Tonight, instead, a passage that always seemed to me like the heart of the book--the last two lines are a touchstone now, and the best rebuttal to the narrow-minded purists (nationalist or otherwise) and the jealous guards of intangible borders:
"Nothing is pure," said Enishte Effendi. "In the realm of book arts, whenever a masterpiece is made, whenever a splendid picture makes my eyes water out of joy and causes a chill to run down my spine, I can be certain of the following: Two styles heretofore never brought together have come together to create something new and wondrous. We owe Bihzad and the splendor of Persian painting to the meeting of an Arabic illustrating sensibility and Mongol-Chinese painting. Shah Tahmasp's best paintings marry Persian style with Turkmen subtleties. Today if men cannot adequately praise the book-arts workshops of Akbar Khan in Hindustan, it's because he urged his miniaturists to adopt the styles of the Frankish masters. To God belongs the East and the West. May He protect us from the will of the pure and unadulterated."[and so to bed. More about all this--and the latest Booker, whose author happens to live in my neighborhood, and whose topical concerns are not altogether different from these--tomorrow.]
3 Comments:
A perfect quote - I had forgotten those two last lines and they really do sum up what I find in Pamuk, who has struggled personally with the dd place - between East and West - from whcih he writes. Good post. I wish they'd waited, too, for the same reasons, but I'm still happy for him.

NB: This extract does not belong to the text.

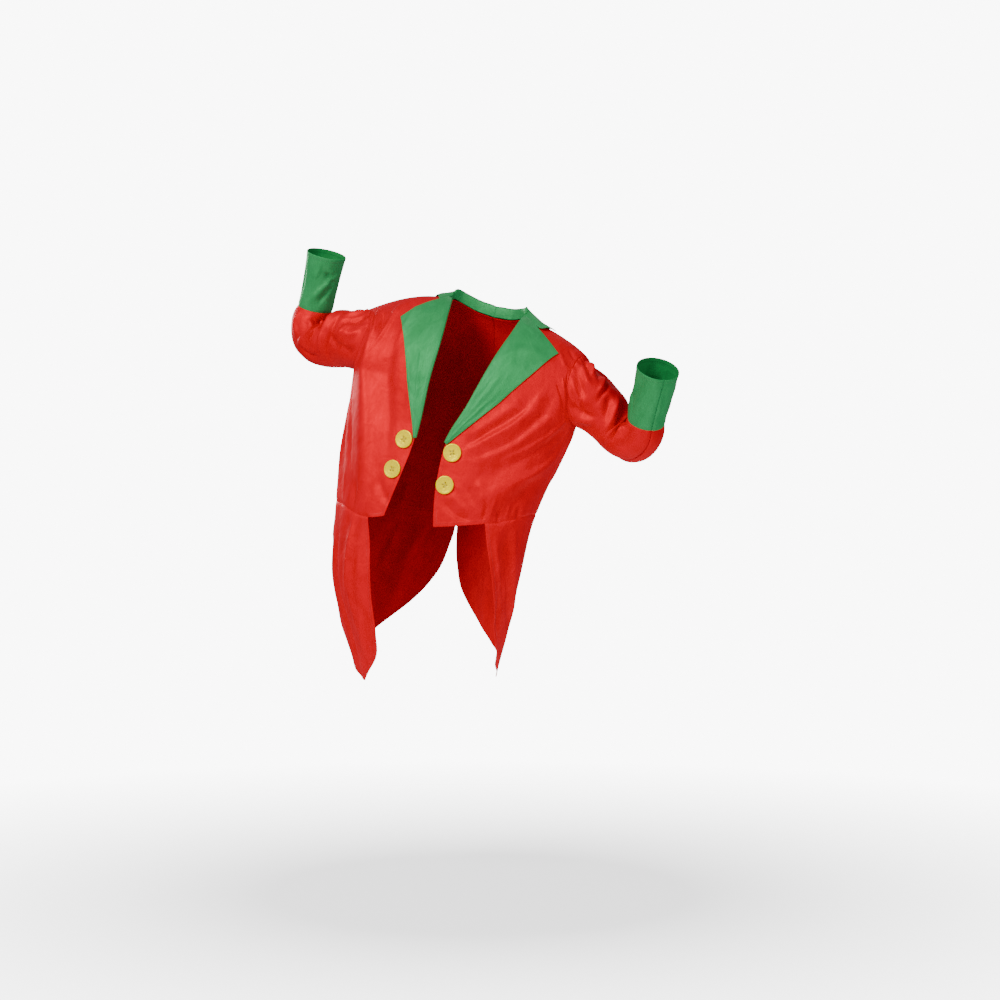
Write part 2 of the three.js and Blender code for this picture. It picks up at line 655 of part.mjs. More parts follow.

Ah, another Pamuk fan? I love the 150 pages I've read over the last 2 years. I've taken it with me every time I've traveled, and never completed it!!
Me three on wishing they'd waited. But prizes are prizes, and they go to the "fittest" individual in a system of competing needs. What remains to be seen is if Philip Roth or Tomas Transtroemer would ever meet the awarding body's needs. We mustn't ever fool ourselves into thinking it's only about literary quality.
All of which isn't to say that I don't find Pamuk intelligent, noble and fascinating. The prize does him honor, and he does it honor too, and he'll do even more.
I love the quoted piece, and the moment you evoke.